What is expected:
Copy out all of the material exactly as presented.

+-------+

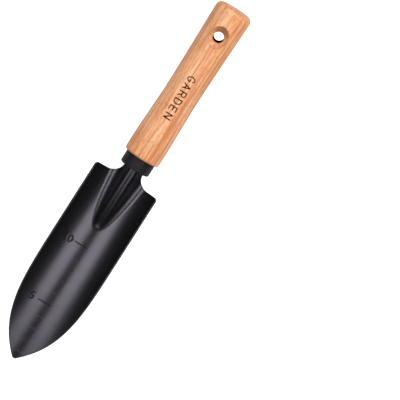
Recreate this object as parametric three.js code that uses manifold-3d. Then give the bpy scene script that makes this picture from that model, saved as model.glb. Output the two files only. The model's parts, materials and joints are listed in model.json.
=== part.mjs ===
// Hand transplanter: a narrow, dished steel blade with a depth scale, a round-bar tang welded under
// its neck, a moulded ferrule and a turned beech handle with a hanging hole. Millimetres, +Z up.
// The tool lies on its back: the scoop opens upwards, +X points at the tip, and the XZ plane is its
// plane of symmetry. The origin is at the middle of the footprint, on the surface it lies on.
import * as THREE from "three";
import { mergeVertices } from "three/addons/utils/BufferGeometryUtils.js";
import Module from "manifold-3d";

const wasm = await Module();
wasm.setup();

// ---- Driving dimensions ----

// Blade, pressed from sheet. Its own frame: x from the heel to the tip, z up from the scoop's floor.
const SHEET = 1.5;
const BLADE_LENGTH = 155;
const BLADE_HALF_WIDTH = 26.6;
const POINT_LENGTH = 120; // from where the sides close towards the tip, to the tip
const POINT_POWER = 5.1;
const TIP_HALF_WIDTH = 0.7;
const DISH_RADIUS = 35; // along the centre line
const HEEL_DISH_RADIUS = 30; // the dish is a little deeper at the heel
const DISH_EASE = 90; // from the heel to where the dish has its full radius
const TIP_FLARE = 22; // at the tip, the dish runs out straight about this far from the centre line
const FLARE_POWER = 3; // how late towards the tip the flare comes in
const HEEL_CORNER_RADIUS = 2.6;
const HEEL_SLANT = 0.04; // the heel edge falls back by this share of its width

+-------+

Solution to this problem:
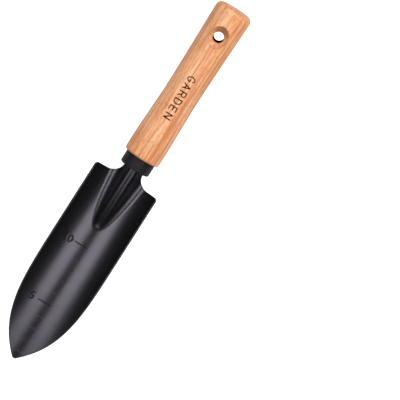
Recreate this object as parametric three.js code that uses manifold-3d. Then give the bpy scene script that makes this picture from that model, saved as model.glb. Output the two files only. The model's parts, materials and joints are listed in model.json.
=== part.mjs ===
// Hand transplanter: a narrow, dished steel blade with a depth scale, a round-bar tang welded under
// its neck, a moulded ferrule and a turned beech handle with a hanging hole. Millimetres, +Z up.
// The tool lies on its back: the scoop opens upwards, +X points at the tip, and the XZ plane is its
// plane of symmetry. The origin is at the middle of the footprint, on the surface it lies on.
import * as THREE from "three";
import { mergeVertices } from "three/addons/utils/BufferGeometryUtils.js";
import Module from "manifold-3d";

const wasm = await Module();
wasm.setup();

// ---- Driving dimensions ----

// Blade, pressed from sheet. Its own frame: x from the heel to the tip, z up from the scoop's floor.
const SHEET = 1.5;
const BLADE_LENGTH = 155;
const BLADE_HALF_WIDTH = 26.6;
const POINT_LENGTH = 120; // from where the sides close towards the tip, to the tip
const POINT_POWER = 5.1;
const TIP_HALF_WIDTH = 0.7;
const DISH_RADIUS = 35; // along the centre line
const HEEL_DISH_RADIUS = 30; // the dish is a little deeper at the heel
const DISH_EASE = 90; // from the heel to where the dish has its full radius
const TIP_FLARE = 22; // at the tip, the dish runs out straight about this far from the centre line
const FLARE_POWER = 3; // how late towards the tip the flare comes in
const HEEL_CORNER_RADIUS = 2.6;
const HEEL_SLANT = 0.04; // the heel edge falls back by this share of its width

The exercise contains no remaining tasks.